Christ and the Church: A Love-Hate Relationship
I can’t remember how many times in recent years I have read or heard people say that they love Jesus but hate the church. Usually it comes out of the context of questions about God, faith, and why our churches are seeing a decline in attendance. What so many leaders in the church are wondering especially is why more and more young people are choosing to exchange their church communities for other social groups.
Sometimes people who leave the church will admit that they simply don’t believe in God anymore and see no need to be a part of the church. Maybe they grew up in the church but never had any real connection with God. Although I wish they did have positive relationships with God and the church, I can understand how they feel.
What I have been having trouble understanding is when people say they love Jesus, but they are fed up with the church. So much so that they choose to leave it. Perhaps they have had negative experiences when attending services, or maybe they see the church as stuck in the past. It could even be that they see the church as hypocritical and sometimes going against what the Bible teaches.

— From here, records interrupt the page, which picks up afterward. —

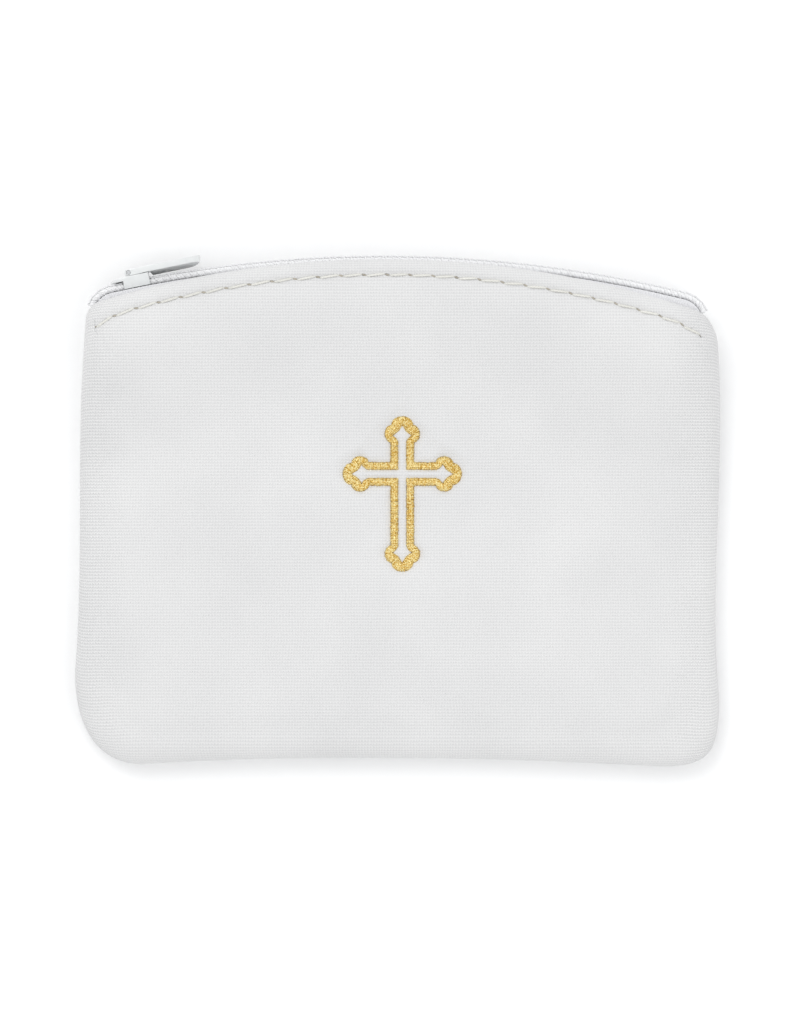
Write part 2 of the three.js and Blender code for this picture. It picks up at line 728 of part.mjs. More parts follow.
for (const [side, label] of [[1, "front"], [-1, "back"]]) {
  pouch.add(part(`zip_tape_${label}`, tapeHalf(side, chainStations), zipTape));
  pouch.add(part(`zip_coil_${label}`, chainBar(side, coilSection, chainStations), nylon));
  pouch.add(part(`zip_coil_cord_${label}`, chainBar(side, cordSection, chainStations), cotton));
  pouch.add(part(`zip_coil_thread_${label}`, chainBar(side, threadStrip, chainStations), cotton));
  pouch.add(part(`topstitch_bobbin_${label}`, topstitchBobbin(side, chainStations), cotton));
}

const slider = new THREE.Group();
const restAngle = Math.asin((sliderInset - halfW - archX) / tapeRadius);
slider.position.set(
  chainCentre.x + tapeRadius * Math.sin(restAngle),
  chainCentre.y + tapeRadius * Math.cos(restAngle),
  chainZ,
);
slider.rotation.z = -restAngle;
slider.add(part("slider_body", sliderBody(), enamel));
slider.add(part("pull_tab", pullTab(), enamel));
slider.add(part("pull_tab_pin", tabPin(), steel));
pouch.add(slider);

export default pouch;
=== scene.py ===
"""The looks of a small padded zip pouch with an embroidered cross, built round its CAD frame.

Lengths inside the functions are in millimetres, in the frame's own axes, and become metres in
mesh_object. +X runs along the pouch's width, +Y towards the zip, and +Z out of the front panel.
"""

import json
import math

import bpy
import numpy as np
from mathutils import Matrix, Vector
from mathutils.bvhtree import BVHTree

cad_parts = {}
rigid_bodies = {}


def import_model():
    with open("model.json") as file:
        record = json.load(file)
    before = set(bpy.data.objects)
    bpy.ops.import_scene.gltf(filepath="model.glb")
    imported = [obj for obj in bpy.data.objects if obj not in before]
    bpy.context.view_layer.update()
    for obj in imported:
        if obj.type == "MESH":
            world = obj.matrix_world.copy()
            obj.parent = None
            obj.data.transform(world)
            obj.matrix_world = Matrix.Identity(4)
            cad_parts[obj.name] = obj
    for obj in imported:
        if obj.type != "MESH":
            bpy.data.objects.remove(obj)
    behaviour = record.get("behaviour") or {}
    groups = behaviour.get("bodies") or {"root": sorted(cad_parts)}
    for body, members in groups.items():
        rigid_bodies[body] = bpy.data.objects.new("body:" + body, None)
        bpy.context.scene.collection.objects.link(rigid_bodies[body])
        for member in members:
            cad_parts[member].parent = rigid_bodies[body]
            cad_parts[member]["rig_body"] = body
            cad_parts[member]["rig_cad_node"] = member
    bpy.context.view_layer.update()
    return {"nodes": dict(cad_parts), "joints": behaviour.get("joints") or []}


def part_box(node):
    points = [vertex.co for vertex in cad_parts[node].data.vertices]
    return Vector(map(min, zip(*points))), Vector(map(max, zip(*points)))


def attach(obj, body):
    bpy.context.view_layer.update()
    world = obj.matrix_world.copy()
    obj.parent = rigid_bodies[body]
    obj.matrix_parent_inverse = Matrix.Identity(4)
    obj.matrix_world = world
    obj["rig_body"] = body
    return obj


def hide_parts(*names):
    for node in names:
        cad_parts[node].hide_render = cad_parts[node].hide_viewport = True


MM = 0.001
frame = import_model()


def node_box(name):
    """A CAD node's lowest and highest corners, in millimetres."""
    low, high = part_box(name)
    return np.array(low) / MM, np.array(high) / MM


# ---- Sizes taken from the frame ----------------------------------------------------------------
front_low, front_high = node_box("front_panel")
_, back_high = node_box("back_panel")
slider_low, slider_high = node_box("slider_body")
_, thread_high = node_box("zip_coil_thread_front")
cross_low, cross_high = node_box("cross_embroidery")
half_w = (front_high[0] - front_low[0]) / 2
bottom_y = front_low[1]
half_h = -bottom_y
hem_peak_y = front_high[1]
hem_top = front_high[2]
side_rim = front_low[2]  # underside of the front panel at the side seams
back_rim = back_high[2]  # top of the back panel's folded edge
chain_z = (slider_low[2] + slider_high[2]) / 2
hem_rim = 2 * chain_z - back_rim  # underside of the front panel's hem
chain_joint = next(j for j in frame["joints"] if j["name"] == "slider_travel")
chain_x, chain_y = np.array(chain_joint["pos_m"][:2]) / MM  # middle of the zip's arc
chain_top_radius = thread_high[1] - chain_y

# ---- Sizes of the looks ------------------------------------------------------------------------
fold_gap = 0.5  # between a panel and its own folded edge
laminate = (back_rim - fold_gap) / 2  # thickness of the foam-backed knit
hem_radius = 172.0  # of the arched top edge
allowance = 7.0  # cloth turned in at the edges
side_bulge = 3.4  # width of the rounded edge at the sides
bottom_bulge = 4.4
hem_bulge = 1.9
crown = 2.1  # rise of the dome in the middle of the front
side_top = side_rim + back_rim + 0.3  # height of the front face at the sides
slope_start = 34.0  # the face starts to rise to the hem this far below it
slope_length = 31.0
shoulder = half_w - 4.7  # x where the arch gives way to the corner's curve
corner_x = half_w - 2.1  # x of the hem's two ends
bottom_corner_x = half_w - 11.65
close_before = 4.0  # the mouth starts to close this far before the hem's ends
close_after = 12.0  # and is closed this far past them
stitch_line = 2.78  # topstitching below the folded edge, in the middle
stitch_drift = 0.3  # how much further down it runs at the two ends
stitch_inset = 1.7  # from the row's ends to the hem's ends
stitch_pitch = 4.0


def smooth(t):
    """0 up to t = 0, 1 from t = 1, and an S-curve between."""
    t = np.clip(t, 0.0, 1.0)
    return t * t * (3 - 2 * t)


def bell(distance, width):
    """1 at no distance, falling away on both sides."""
    return np.exp(-((distance / width) ** 2))


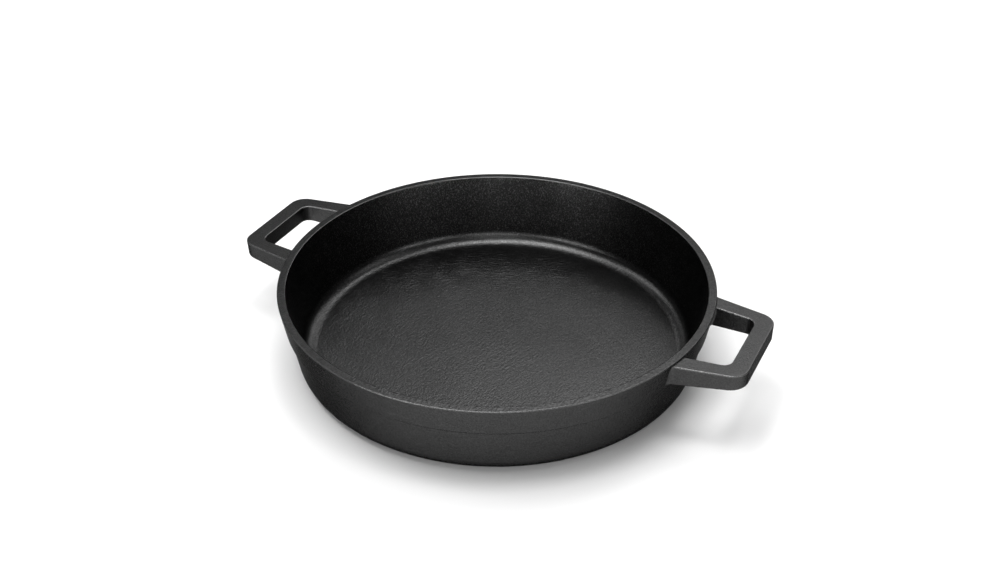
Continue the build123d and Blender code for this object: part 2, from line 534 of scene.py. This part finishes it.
def make_camera():
    """Camera half a metre above the floor, looking down at the pan."""
    data = bpy.data.cameras.new("camera")
    data.lens = CAMERA_LENS
    data.sensor_width = CAMERA_SENSOR
    data.clip_start = 0.01
    data.clip_end = 50.0
    camera = bpy.data.objects.new("camera", data)
    bpy.context.scene.collection.objects.link(camera)
    rim_centre = Vector((0.0, 0.0, HEIGHT))
    camera.location = rim_centre + aimed_place(CAMERA_AZIMUTH, CAMERA_ELEVATION, CAMERA_DISTANCE)
    camera.rotation_euler = (radians(90 - CAMERA_PITCH), 0.0, radians(CAMERA_AZIMUTH - CAMERA_YAW))
    bpy.context.scene.camera = camera


def make_floor():
    """Round pale floor under the pan, small enough that it is evenly lit to its edge."""
    angles = [2 * pi * i / FLOOR_SIDES for i in range(FLOOR_SIDES)]
    corners = [(FLOOR_REACH * cos(a), FLOOR_REACH * sin(a), 0.0) for a in angles]
    mesh = bpy.data.meshes.new("floor")
    mesh.from_pydata(corners, [], [tuple(range(FLOOR_SIDES))])
    mesh.materials.append(pale_floor())
    floor = bpy.data.objects.new("floor", mesh)
    bpy.context.scene.collection.objects.link(floor)


def softbox(name, turn, elevation, width, radiance):
    """Square soft light three metres off that faces the pan and fills an angle of its view.

    Its turn is from the camera's side, towards the camera's right.
    """
    size = 2 * LIGHT_DISTANCE * tan(radians(width / 2))
    data = bpy.data.lights.new(name, "AREA")
    data.shape = "SQUARE"
    data.size = size
    data.energy = radiance * pi * size * size
    lamp = bpy.data.objects.new(name, data)
    bpy.context.scene.collection.objects.link(lamp)
    lamp.location = aimed_place(CAMERA_AZIMUTH + turn, elevation, LIGHT_DISTANCE)
    lamp.rotation_euler = (-lamp.location).to_track_quat("-Z", "Y").to_euler()
    lamp.visible_camera = False


def make_studio():
    """Floor, soft lights and a pale surround that only the camera sees."""
    make_floor()
    softbox("overhead", turn=90.0, elevation=84.0, width=14.0, radiance=12.0)
    softbox("high_left", turn=270.0, elevation=70.0, width=24.0, radiance=4.0)
    softbox("high_front_left", turn=315.0, elevation=75.0, width=24.0, radiance=5.0)
    softbox("high_back_left", turn=225.0, elevation=75.0, width=24.0, radiance=3.5)
    softbox("back", turn=162.0, elevation=58.0, width=30.0, radiance=4.0)
    softbox("middle_back", turn=180.0, elevation=42.0, width=22.0, radiance=1.0)
    softbox("middle_back_left", turn=240.0, elevation=42.0, width=22.0, radiance=3.0)
    softbox("middle_front", turn=0.0, elevation=42.0, width=30.0, radiance=1.0)
    softbox("middle_right", turn=90.0, elevation=42.0, width=22.0, radiance=1.5)
    softbox("low_back_right", turn=150.0, elevation=25.0, width=24.0, radiance=3.0)
    softbox("low_back_left", turn=208.0, elevation=22.0, width=24.0, radiance=1.0)
    softbox("low_front_left", turn=315.0, elevation=8.0, width=30.0, radiance=5.5)
    softbox("low_front", turn=0.0, elevation=8.0, width=30.0, radiance=3.0)
    softbox("low_front_right", turn=45.0, elevation=8.0, width=30.0, radiance=3.5)
    world = bpy.data.worlds.new("surround")
    world.use_nodes = True
    background = world.node_tree.nodes["Background"]
    background.inputs["Color"].default_value = (1.0, 1.0, 1.0, 1.0)
    background.inputs["Strength"].default_value = 1.0
    world.cycles_visibility.diffuse = False
    world.cycles_visibility.glossy = False
    bpy.context.scene.world = world
    bpy.context.scene.view_settings.view_transform = "Standard"


# ---------------------------------------------------------------- making

make_camera()
outside_iron = cast_iron("cast_iron_outside", shade=0.058, roughness=0.38, grazing=0.25, inside=False)
inside_iron = cast_iron("cast_iron_inside", shade=0.052, roughness=0.30, grazing=0.38, inside=True)
pan = make_pan(outside_iron, inside_iron)
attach(pan, "root")
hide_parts("pan_body")
for node, turn in (("handle_right", 0.0), ("handle_left", pi)):
    handle = make_handle(node + "_casting", turn, outside_iron)
    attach(handle, "root")
    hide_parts(node)
make_studio()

It’s not that I think these experiences are not true. I have my fair share of confusion and disappointment as well. Of course people have been hurt by the church. Of course the church is full of hypocrites and people who claim one thing and live something different. I can identify with all of these groups, both as a recipient and a guilty party. But to give up on the church and leave it while still wanting to follow Jesus makes no sense to me. They are opposites, like the positive sides of two magnets that can never come together. But in order for this to makes sense, I need to clarify how I define the church.
Although we say, “I go to church,” church is not an event or a spectacle. Although we call the spaces where we worship “church,” church is not a building. Although when our local, national or global church gathers, we are divided into denominations, church is not an organization. If that is how we see church, we have deviated greatly from what Jesus began here on earth. If our churches are organizations, buildings or spectacles, then I can understand people’s frustration and hatred, because they are looking for this idea of church to be what it can never be. So then what is the church?

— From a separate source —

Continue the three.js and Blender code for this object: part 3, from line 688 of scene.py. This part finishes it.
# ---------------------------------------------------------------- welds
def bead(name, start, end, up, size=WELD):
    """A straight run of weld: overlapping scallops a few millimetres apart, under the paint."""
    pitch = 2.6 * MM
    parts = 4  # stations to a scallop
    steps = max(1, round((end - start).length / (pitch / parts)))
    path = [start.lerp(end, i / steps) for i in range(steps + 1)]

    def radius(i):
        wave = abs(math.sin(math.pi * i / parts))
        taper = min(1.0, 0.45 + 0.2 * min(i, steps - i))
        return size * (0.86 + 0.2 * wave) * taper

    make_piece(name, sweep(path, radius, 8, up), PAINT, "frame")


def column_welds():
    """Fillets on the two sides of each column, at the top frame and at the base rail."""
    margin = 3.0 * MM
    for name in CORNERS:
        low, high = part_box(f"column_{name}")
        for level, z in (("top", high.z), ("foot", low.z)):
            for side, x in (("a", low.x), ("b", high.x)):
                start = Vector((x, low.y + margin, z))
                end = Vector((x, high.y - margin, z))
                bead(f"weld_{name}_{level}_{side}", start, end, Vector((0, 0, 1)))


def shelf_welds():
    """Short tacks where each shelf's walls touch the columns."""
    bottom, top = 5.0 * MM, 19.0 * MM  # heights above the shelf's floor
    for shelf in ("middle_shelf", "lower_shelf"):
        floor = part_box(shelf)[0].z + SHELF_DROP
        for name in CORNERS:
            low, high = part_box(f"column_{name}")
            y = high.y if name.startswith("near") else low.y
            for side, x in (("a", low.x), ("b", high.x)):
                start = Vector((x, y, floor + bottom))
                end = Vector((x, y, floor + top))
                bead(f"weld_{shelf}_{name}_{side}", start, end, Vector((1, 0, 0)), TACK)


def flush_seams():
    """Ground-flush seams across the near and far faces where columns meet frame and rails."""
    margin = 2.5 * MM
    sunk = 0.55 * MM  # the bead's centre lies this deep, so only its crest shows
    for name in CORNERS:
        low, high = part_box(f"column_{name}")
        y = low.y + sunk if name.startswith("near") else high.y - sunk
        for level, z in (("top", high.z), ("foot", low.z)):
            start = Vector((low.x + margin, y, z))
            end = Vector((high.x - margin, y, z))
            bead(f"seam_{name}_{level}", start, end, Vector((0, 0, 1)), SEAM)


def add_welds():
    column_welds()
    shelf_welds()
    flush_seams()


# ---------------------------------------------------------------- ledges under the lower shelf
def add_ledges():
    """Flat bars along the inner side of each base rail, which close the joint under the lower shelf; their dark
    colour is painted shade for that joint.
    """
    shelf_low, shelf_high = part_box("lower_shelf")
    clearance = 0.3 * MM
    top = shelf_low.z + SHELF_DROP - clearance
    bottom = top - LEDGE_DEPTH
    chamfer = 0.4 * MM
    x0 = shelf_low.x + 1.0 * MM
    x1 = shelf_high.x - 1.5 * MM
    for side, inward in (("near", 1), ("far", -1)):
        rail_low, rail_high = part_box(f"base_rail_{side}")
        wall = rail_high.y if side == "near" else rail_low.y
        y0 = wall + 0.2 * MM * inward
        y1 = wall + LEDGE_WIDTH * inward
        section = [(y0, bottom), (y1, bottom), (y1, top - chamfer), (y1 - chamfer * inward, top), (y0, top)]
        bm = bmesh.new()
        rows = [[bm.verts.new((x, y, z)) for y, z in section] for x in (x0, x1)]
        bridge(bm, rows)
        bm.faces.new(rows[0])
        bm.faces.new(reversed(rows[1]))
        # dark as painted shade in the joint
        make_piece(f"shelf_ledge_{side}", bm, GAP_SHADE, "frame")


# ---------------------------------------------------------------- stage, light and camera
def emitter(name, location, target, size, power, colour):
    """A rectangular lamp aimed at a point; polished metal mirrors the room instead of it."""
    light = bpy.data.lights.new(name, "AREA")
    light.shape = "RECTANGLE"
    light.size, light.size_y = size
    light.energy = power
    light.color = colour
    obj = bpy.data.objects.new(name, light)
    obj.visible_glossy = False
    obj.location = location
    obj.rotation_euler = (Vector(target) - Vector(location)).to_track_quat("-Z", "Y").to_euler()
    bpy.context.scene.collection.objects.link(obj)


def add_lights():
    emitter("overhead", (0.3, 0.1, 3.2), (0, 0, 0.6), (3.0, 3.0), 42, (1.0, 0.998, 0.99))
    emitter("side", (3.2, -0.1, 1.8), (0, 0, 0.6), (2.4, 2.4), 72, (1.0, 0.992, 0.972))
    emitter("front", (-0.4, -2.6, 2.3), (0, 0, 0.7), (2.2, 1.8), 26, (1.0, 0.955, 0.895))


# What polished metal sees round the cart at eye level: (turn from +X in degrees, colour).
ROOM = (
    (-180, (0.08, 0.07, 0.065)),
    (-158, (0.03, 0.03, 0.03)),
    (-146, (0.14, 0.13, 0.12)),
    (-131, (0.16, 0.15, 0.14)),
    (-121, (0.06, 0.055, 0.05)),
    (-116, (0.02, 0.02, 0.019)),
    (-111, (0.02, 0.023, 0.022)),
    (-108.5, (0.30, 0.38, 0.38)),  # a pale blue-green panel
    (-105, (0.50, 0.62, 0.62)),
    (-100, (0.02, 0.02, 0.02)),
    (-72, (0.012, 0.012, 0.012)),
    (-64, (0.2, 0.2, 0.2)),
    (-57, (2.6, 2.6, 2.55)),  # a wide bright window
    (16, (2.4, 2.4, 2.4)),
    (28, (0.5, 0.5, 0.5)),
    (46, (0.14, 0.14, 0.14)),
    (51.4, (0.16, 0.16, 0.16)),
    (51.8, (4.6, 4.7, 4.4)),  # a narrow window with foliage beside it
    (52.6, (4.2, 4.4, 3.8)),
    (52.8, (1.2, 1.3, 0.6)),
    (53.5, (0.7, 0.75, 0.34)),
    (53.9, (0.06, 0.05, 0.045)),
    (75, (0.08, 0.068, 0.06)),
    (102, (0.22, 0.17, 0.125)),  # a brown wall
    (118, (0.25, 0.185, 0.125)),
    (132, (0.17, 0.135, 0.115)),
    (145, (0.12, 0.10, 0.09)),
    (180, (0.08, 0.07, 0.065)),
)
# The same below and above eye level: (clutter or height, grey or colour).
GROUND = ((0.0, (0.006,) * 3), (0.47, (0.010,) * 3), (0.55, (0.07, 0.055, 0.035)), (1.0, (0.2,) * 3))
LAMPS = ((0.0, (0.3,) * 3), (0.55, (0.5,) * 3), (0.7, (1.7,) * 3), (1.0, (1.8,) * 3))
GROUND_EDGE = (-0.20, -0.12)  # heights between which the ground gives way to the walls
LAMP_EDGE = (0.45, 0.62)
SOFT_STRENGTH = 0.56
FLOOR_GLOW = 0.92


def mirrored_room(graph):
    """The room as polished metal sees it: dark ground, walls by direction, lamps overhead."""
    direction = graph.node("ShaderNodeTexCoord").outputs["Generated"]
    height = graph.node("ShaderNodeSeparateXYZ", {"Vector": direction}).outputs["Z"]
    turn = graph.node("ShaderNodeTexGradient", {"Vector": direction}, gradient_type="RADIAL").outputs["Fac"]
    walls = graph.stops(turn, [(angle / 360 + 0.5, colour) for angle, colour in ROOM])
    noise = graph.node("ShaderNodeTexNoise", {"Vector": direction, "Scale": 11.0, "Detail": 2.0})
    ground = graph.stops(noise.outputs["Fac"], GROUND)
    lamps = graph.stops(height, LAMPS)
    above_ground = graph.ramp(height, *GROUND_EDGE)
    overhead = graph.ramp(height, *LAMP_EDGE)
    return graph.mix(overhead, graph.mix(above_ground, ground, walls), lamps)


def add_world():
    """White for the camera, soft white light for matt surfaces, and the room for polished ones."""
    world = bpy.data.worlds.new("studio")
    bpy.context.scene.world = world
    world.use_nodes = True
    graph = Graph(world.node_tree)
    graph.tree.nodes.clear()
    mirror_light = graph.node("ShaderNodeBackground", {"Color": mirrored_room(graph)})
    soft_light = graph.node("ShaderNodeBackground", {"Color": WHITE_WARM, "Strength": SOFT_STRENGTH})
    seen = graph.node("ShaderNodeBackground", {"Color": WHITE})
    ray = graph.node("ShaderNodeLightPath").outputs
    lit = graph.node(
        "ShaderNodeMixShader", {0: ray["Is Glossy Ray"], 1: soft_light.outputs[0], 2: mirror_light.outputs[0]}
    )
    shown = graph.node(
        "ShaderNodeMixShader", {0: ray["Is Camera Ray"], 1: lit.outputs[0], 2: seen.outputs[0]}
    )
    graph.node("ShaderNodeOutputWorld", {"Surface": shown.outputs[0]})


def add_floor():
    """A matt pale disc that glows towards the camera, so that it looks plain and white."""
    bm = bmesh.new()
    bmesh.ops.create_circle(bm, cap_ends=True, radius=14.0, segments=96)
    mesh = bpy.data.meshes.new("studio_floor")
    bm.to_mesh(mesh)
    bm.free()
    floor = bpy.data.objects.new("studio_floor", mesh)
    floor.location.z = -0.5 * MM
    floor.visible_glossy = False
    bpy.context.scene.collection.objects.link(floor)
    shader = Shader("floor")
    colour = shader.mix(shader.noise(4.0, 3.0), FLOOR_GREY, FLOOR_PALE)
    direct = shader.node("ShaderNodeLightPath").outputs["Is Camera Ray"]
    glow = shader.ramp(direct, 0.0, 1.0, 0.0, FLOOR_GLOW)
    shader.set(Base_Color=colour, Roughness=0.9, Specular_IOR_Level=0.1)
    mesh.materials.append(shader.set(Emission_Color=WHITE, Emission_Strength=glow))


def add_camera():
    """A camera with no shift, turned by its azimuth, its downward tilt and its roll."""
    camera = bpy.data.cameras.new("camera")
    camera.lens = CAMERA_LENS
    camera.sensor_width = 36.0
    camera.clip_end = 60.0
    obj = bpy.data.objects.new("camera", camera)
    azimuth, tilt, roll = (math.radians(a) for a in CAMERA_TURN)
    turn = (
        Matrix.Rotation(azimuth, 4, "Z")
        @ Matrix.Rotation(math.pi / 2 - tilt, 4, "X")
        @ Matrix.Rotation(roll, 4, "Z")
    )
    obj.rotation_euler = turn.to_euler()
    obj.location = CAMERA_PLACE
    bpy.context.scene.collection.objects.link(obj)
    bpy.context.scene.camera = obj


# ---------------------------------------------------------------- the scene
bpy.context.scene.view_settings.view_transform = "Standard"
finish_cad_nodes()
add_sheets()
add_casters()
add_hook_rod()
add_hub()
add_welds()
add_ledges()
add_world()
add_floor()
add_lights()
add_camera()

At its most basic form, the church is a bunch of people who have been made new by the grace of God to become the body of Christ.
In his book, Why Jesus?, William Willimon spends a whole chapter talking about Jesus as a body. The nonsensical narrative of God is that He became human and put on an earthly body. Jesus, the incarnation of God (which Bruxy Cavey once described as “God with meat on”) came to us because all of our attempts to come to Him had failed. He pursued us to be in relationship with us. But Jesus’ time on earth lasted only about 33 years, and then, after the resurrection, He ascended into heaven.
But Jesus left another form of His body here on earth so that the world could experience Him through it - the church. The church, made up of the followers of Jesus, became Christ’s representative and ambassador. It is through us that the rest of the world would experience the life changing person of Jesus Christ.
“If the world is going to meet Jesus, it will need to meet him as his body, the church.”
- William Willimon, Why Jesus?, p.125
The problem is not with the church but with what the church has done. Out of our call to follow Christ, we have created programs, spectacles, organizations, buildings, and businesses as the vehicle of being Christ’s ambassadors in the world. Church becomes about how many people we can get into the pews (or comfy theatre seats). Church becomes about power and control over political nation states. Church becomes about deciding who’s in and who’s out, by creating denominations with criteria foreign to the call of Jesus.
With Jesus, there are really only two options: love Him or don’t. And if you love Jesus, there is only one option: follow Him. Jesus doesn’t give us the option to simply see Him as a good teacher. He wasn’t. He was a radical man who called Himself the Son of God. Either we take Him as that, or we discount Him as a lunatic. If we follow Jesus as God incarnate and submit our lives to Him, there is no question about it: we are a part of the body of Christ.
“For just as the body is one and has many members, and all the members of the body, though many, are one body, so it is with Christ. For in one Spirit we were all baptized into one body—Jews or Greeks, slaves or free—and all were made to drink of one Spirit. For the body does not consist of one member but of many.” - 1 Corinthians 12:12-14
This has huge implications for the way the church functions. For example, it’s not up to us to decide who’s in and who’s out. Only Jesus decides that. No matter how much you try to separate yourself from other Christians because they baptize differently than you, or sing different music, or emphasize different aspects of spiritual gifts, you are part of the same body. Just think of Jesus’ disciples and how different they were from one another.
I think our challenge is to change our understanding of church so that we can engage in the work of Jesus rather than to disengage and walk away from the church. What does that mean? In short, if you are fed up with the church, we need you.
The church needs people who are sick and tired of some of our traditions, spectacles, programs, organizations, structures, and business, because these things often stop the church from being the church. Instead of walking away from the church, we need those people to speak prophetic words to us so that we can be challenged to look more like Jesus. The things you are frustrated with are probably things that we need to change or get rid of, but we sometimes have blinders on and are often too stubborn to change. But don't give up on us. In fact, if you follow Jesus, you can’t give up on us and we can’t give up on you. Whether we like it or not, we are one body. And a body, with all of its parts, must stick together.